Did Chris Christie just blow his shot at V.P.?: New Jersey Gov. Chris Christie turned his signature pugnaciousness on his own party recently, calling out Republican Islamophobic "bigots." Speaking at a recent dinner for Muslim constituents, he commented, "In many publications around this country I'm now called an Islamist. Ya know, listen, I've been called worse things -- usually on the boardwalk on Seaside Heights." He continued: "I'll tell you that there is a gaze of intolerance that is going around our country that is disturbing to me. This is something that as a political leader you can think you understand as an objective observer, but you don't really understand until you become part of the story." Christie, who previously served as a U.S. attorney prosecuting terror cases, added that New Jersey Republicans who opposed his appointment of a Muslim judge were "bigots."
Christie's name has floated as a potential vice presidential pick, though he's probably not very high up the list for a number of reasons. And his willingness to call out "bigots" likely will not help, both because Mitt Romney has been decidedly more circumspect when asked about Islamophobia (as in, he completely dodged it) and because it also shows that Christie would be difficult for the Romney campaign to manage and control. Christie has made similar remarks about Islamophobes before.
Goldman Sachs won't face charges: The government dropped two separate investigations into Goldman Sachs' action in the housing market during the financial crisis, "handing a quiet victory to the bank after years of public scrutiny." In a statement yesterday, the Justice Department said there was “not a viable basis to bring a criminal prosecution” against Goldman. DoJ's investigation was sparked after the Senate’s Permanent Subcommittee on Investigations had examined troubled mortgage securities that Goldman sold to investors and urged a criminal investigation. Meanwhile, in a separate matter, Goldman announced earlier yesterday that the Securities and Exchange Commission had ended an investigation into a $1.3 billion subprime mortgage deal, taking no action. “We are pleased that this matter is behind us,” a bank spokesman said.
Dem platform to include marriage equality: It came out late last month that the Democratic Party platform, to be adopted at the upcoming convention, will include a plank about marriage equality. Now, BuzzFeed obtained the draft language. "We support the right of all families to have equal respect, responsibilities, and protections under the law. We support marriage equality and support the movement to secure equal treatment under law for same-sex couples," the draft says. It continues: "We oppose discriminatory federal and state constitutional amendments and other attempts to deny equal protection of the laws to committed same-sex couples who seek the same respect and responsibilities as other married couples. We support the full repeal of the so-called Defense of Marriage Act and the passage of the Respect for Marriage Act."
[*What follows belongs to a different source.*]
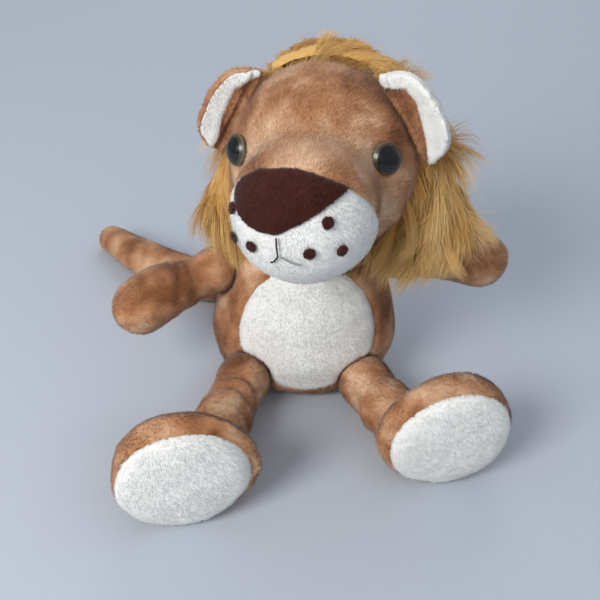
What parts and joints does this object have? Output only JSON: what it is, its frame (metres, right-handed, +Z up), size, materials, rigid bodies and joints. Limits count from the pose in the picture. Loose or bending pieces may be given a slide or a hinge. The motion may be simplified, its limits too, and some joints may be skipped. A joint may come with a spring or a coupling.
{
  "type": "plush lion",
  "caption": "Sitting stuffed lion with a turned head, long-pile mane, round muzzle, glossy eyes, open arms, wide pale soles and a tail laid to one side.",
  "frame": {"origin": "the middle of the flat under the torso's seat, on the surface that the toy sits on", "axes": "+Z up, the torso faces -Y, the toy's own right is -X"},
  "size_m": [0.2284, 0.2353, 0.1782],
  "materials": {
    "brown_plush": "short plush pile",
    "tan_plush": "short plush pile",
    "white_plush": "short plush pile",
    "maroon_plush": "short plush pile",
    "mane_pile": "long soft pile",
    "stuffing_fibre": "loose fibre",
    "mouth_thread": "twisted thread",
    "eye_amber": "clear gloss over amber",
    "eye_black": "gloss",
    "washer_plastic": "moulded"
  },
  "bodies": {
    "torso": {"torso_cover": "brown_plush", "torso_stuffing": "stuffing_fibre", "tummy_panel": "white_plush"},
    "neck": {"neck": "brown_plush"},
    "head": {"dot_left_inner": "maroon_plush", "dot_left_outer": "maroon_plush", "dot_left_upper": "maroon_plush", "dot_right_inner": "maroon_plush", "dot_right_outer": "maroon_plush", "dot_right_upper": "maroon_plush", "eye_left_pupil": "eye_black", "eye_left_rim": "eye_amber", "eye_left_stem": "eye_black", "eye_left_washer": "washer_plastic", "eye_right_pupil": "eye_black", "eye_right_rim": "eye_amber", "eye_right_stem": "eye_black", "eye_right_washer": "washer_plastic", "head_cover": "brown_plush", "head_stuffing": "stuffing_fibre", "mane_crown": "mane_pile", "mane_left_cheek": "mane_pile", "mane_left_temple": "mane_pile", "mane_right_cheek": "mane_pile", "mane_right_temple": "mane_pile", "mouth_curl": "mouth_thread", "mouth_line": "mouth_thread", "muzzle_bridge": "tan_plush", "muzzle_chin": "white_plush", "nose_patch": "maroon_plush"},
    "ear_right": {"ear_right_back": "brown_plush", "ear_right_lining": "white_plush"},
    "ear_left": {"ear_left_back": "brown_plush", "ear_left_lining": "white_plush"},
    "arm_right": {"arm_right_cover": "brown_plush", "arm_right_stuffing": "stuffing_fibre"},
    "arm_left": {"arm_left_cover": "brown_plush", "arm_left_stuffing": "stuffing_fibre"},
    "leg_right": {"leg_right_cover": "brown_plush", "leg_right_stuffing": "stuffing_fibre", "sole_right": "white_plush"},
    "leg_left": {"leg_left_cover": "brown_plush", "leg_left_stuffing": "stuffing_fibre", "sole_left": "white_plush"},
    "tail": {"tail": "brown_plush"}
  },
  "joints": [
    {"name": "head_turn", "type": "hinge", "parent": "torso", "child": "neck", "pos_m": [0.0085, -0.01, 0.092], "axis": [0, 0, 1], "range_deg": [-30, 64], "stiffness_Nm_per_rad": 0.08},
    {"name": "head_nod", "type": "hinge", "parent": "neck", "child": "head", "pos_m": [0.0085, -0.01, 0.092], "axis": [0.9563, -0.2924, 0], "range_deg": [-12, 15], "stiffness_Nm_per_rad": 0.5},
    {"name": "ear_right_bend", "type": "hinge", "parent": "head", "child": "ear_right", "pos_m": [-0.03501, -0.00489, 0.14642], "axis": [0.4053, -0.0135, 0.9141], "range_deg": [-12, 30], "stiffness_Nm_per_rad": 0.001},
    {"name": "ear_left_bend", "type": "hinge", "parent": "head", "child": "ear_left", "pos_m": [0.03362, -0.02587, 0.15523], "axis": [0.5439, -0.2767, -0.7922], "range_deg": [-12, 30], "stiffness_Nm_per_rad": 0.001},
    {"name": "shoulder_right", "type": "hinge", "parent": "torso", "child": "arm_right", "pos_m": [-0.0461, 0, 0.059], "axis": [-0.4695, 0.8829, 0], "range_deg": [-17, 56], "stiffness_Nm_per_rad": 0.04},
    {"name": "shoulder_left", "type": "hinge", "parent": "torso", "child": "arm_left", "pos_m": [0.0461, 0.007, 0.067], "axis": [0, -1, 0], "range_deg": [-31, 56], "stiffness_Nm_per_rad": 0.04},
    {"name": "hip_right", "type": "hinge", "parent": "torso", "child": "leg_right", "pos_m": [-0.031, -0.033, 0.0145], "axis": [-0.9563, 0.2924, 0], "range_deg": [-35, 32], "stiffness_Nm_per_rad": 0.05},
    {"name": "hip_left", "type": "hinge", "parent": "torso", "child": "leg_left", "pos_m": [0.031, -0.033, 0.0145], "axis": [-0.8988, -0.4384, 0], "range_deg": [-35, 32], "stiffness_Nm_per_rad": 0.05},
    {"name": "tail_wag", "type": "hinge", "parent": "torso", "child": "tail", "pos_m": [-0.004, 0.0432, 0.0112], "axis": [0, 0, 1], "range_deg": [-124, 8], "stiffness_Nm_per_rad": 0.02}
  ]
}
DREAM-ish Act now a reality: Young undocumented immigrants who meet certain qualifications will be able to apply for work permits starting next Wednesday, the product of the new immigration policy President Obama announced earlier this summer. There are over 80,000 immigrants with college degrees and another 140,000 enrolled in college, according to one estimate, but the kinds of jobs that make use of a degree often require work permits or legal residency, so immigrants have been barred from participating, leading to a glut of "wasted talent," as one expert put it.
On to 2016: Some ambitious Republicans don't appear to have full confidence in Mitt Romney's chance of winning this year and are already preparing to lay the groundwork for their own 2016 presidential bids. Politico reports, "On the off-chance Romney doesn’t get across the finish line, a handful of ex-rivals and prominent Republicans are suddenly showing up in the states that would be first to vote in a 2016 presidential primary." These include Rick Santorum, Mike Huckabee and Texas Gov. Rick Perry, who all appear at an upcoming event in Iowa. Others getting ready include former Florida Gov. Jeb Bush and Lousiana Gov. Bobby Jindal, along with Sarah Palin and others. “People think Mitt has a real shot. But everyone is getting in position just in case,” said Faith and Freedom Coalition president Ralph Reed.